GOAL ▸ Copy exactly the lines from the start of the data below through the one that carries "bead_wire();", and only those.

DATASET CONTENT ▸
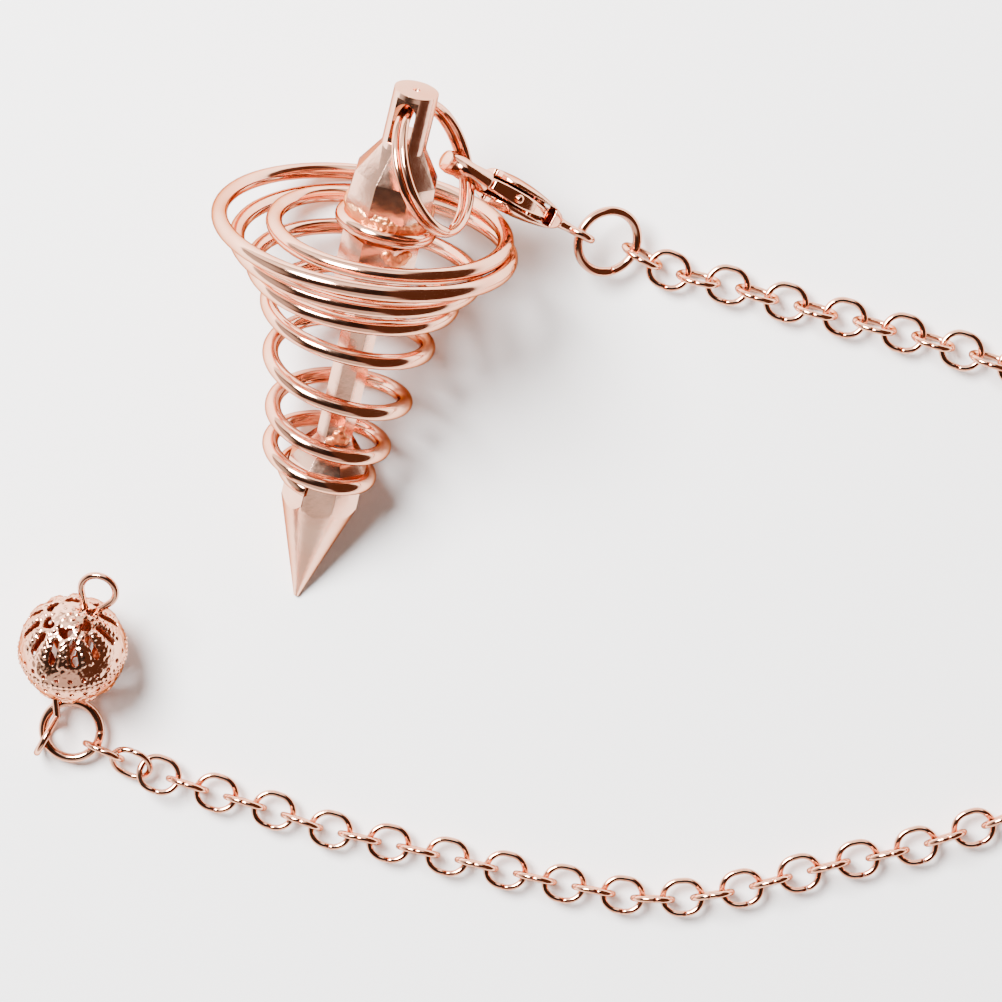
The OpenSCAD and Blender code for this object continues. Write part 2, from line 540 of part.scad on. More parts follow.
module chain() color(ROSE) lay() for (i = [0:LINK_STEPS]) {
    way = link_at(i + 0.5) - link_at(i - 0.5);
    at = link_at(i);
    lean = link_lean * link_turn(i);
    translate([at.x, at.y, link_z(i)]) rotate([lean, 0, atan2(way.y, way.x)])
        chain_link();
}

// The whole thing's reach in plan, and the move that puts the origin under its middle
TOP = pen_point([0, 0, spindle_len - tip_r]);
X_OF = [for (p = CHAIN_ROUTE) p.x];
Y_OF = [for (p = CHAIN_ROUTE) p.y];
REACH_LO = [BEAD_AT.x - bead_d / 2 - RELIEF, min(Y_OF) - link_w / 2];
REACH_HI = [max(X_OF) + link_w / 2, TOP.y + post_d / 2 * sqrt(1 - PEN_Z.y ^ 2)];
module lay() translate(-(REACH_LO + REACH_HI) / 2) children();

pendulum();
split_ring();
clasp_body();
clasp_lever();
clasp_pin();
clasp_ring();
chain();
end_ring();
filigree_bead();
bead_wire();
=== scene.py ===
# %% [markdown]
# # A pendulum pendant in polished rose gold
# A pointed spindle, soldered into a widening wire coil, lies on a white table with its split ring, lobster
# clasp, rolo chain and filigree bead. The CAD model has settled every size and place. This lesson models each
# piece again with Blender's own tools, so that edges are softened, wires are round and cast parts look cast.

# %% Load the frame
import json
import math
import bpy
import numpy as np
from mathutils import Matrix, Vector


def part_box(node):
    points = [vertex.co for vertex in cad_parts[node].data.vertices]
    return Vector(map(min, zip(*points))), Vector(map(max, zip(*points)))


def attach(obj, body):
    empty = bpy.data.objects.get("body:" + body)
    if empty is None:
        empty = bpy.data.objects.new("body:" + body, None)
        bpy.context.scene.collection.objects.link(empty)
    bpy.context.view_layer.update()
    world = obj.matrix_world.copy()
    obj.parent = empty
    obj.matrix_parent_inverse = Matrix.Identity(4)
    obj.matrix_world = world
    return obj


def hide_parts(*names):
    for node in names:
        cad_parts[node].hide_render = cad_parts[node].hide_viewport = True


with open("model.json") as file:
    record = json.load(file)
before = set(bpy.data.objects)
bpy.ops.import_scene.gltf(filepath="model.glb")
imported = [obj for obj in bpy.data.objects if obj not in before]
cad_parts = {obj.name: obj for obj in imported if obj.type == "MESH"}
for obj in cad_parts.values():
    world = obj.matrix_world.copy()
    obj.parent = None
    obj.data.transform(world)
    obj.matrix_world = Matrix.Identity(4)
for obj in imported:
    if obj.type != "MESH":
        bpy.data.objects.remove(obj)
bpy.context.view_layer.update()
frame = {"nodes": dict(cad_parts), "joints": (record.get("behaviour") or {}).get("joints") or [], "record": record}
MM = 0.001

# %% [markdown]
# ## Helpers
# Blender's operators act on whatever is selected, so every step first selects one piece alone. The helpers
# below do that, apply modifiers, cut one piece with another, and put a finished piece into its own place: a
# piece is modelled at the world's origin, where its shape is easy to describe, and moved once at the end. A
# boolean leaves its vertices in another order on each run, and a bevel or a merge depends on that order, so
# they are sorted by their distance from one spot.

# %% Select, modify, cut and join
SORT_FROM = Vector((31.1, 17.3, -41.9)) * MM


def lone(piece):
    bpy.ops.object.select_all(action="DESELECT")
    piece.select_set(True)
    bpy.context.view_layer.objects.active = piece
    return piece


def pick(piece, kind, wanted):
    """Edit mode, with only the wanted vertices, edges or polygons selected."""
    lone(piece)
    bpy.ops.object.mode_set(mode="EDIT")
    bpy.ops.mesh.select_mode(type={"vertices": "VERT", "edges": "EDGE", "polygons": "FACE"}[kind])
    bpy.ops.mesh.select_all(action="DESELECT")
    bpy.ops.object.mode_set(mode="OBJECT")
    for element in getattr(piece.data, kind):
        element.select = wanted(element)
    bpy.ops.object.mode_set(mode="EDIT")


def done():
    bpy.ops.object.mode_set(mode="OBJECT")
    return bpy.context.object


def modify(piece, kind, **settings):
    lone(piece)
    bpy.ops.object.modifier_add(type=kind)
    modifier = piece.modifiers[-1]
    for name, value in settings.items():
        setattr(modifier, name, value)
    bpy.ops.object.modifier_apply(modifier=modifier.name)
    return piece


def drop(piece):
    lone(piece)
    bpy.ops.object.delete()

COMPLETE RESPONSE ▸
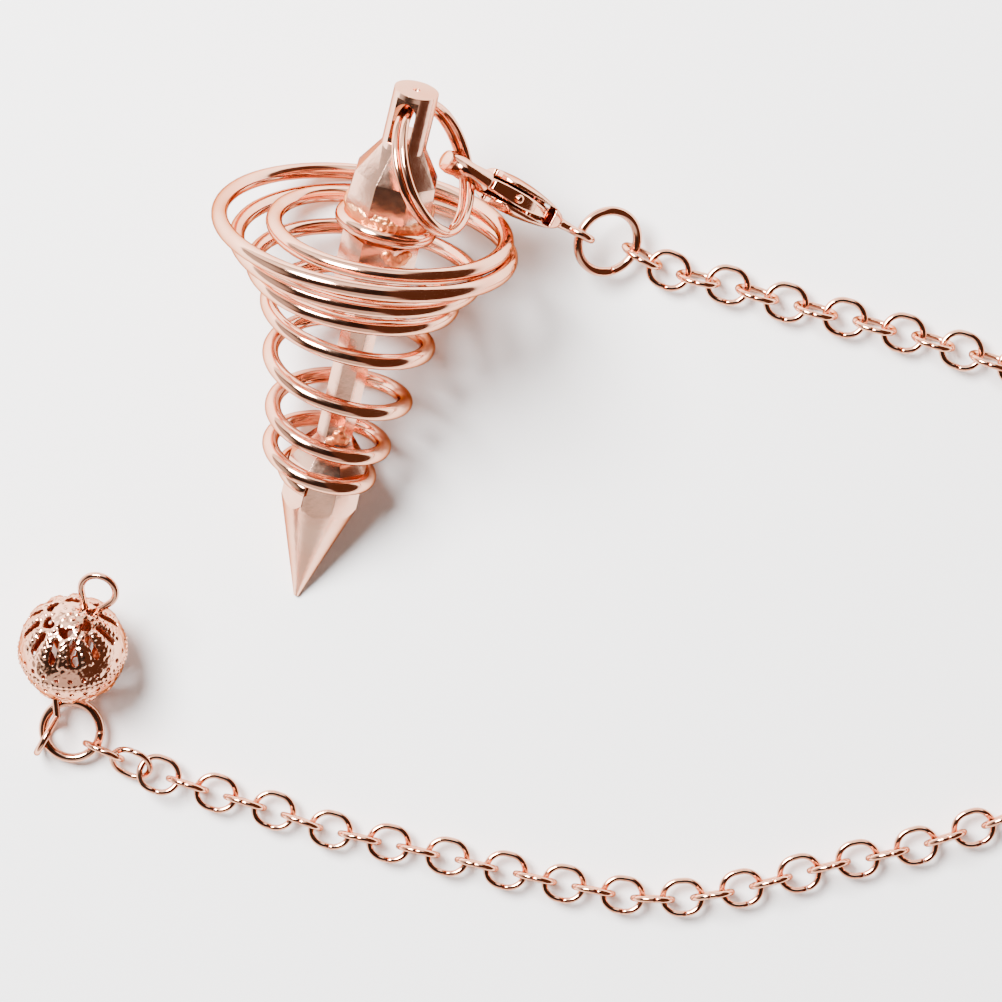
The OpenSCAD and Blender code for this object continues. Write part 2, from line 540 of part.scad on. More parts follow.
module chain() color(ROSE) lay() for (i = [0:LINK_STEPS]) {
    way = link_at(i + 0.5) - link_at(i - 0.5);
    at = link_at(i);
    lean = link_lean * link_turn(i);
    translate([at.x, at.y, link_z(i)]) rotate([lean, 0, atan2(way.y, way.x)])
        chain_link();
}

// The whole thing's reach in plan, and the move that puts the origin under its middle
TOP = pen_point([0, 0, spindle_len - tip_r]);
X_OF = [for (p = CHAIN_ROUTE) p.x];
Y_OF = [for (p = CHAIN_ROUTE) p.y];
REACH_LO = [BEAD_AT.x - bead_d / 2 - RELIEF, min(Y_OF) - link_w / 2];
REACH_HI = [max(X_OF) + link_w / 2, TOP.y + post_d / 2 * sqrt(1 - PEN_Z.y ^ 2)];
module lay() translate(-(REACH_LO + REACH_HI) / 2) children();

pendulum();
split_ring();
clasp_body();
clasp_lever();
clasp_pin();
clasp_ring();
chain();
end_ring();
filigree_bead();
bead_wire();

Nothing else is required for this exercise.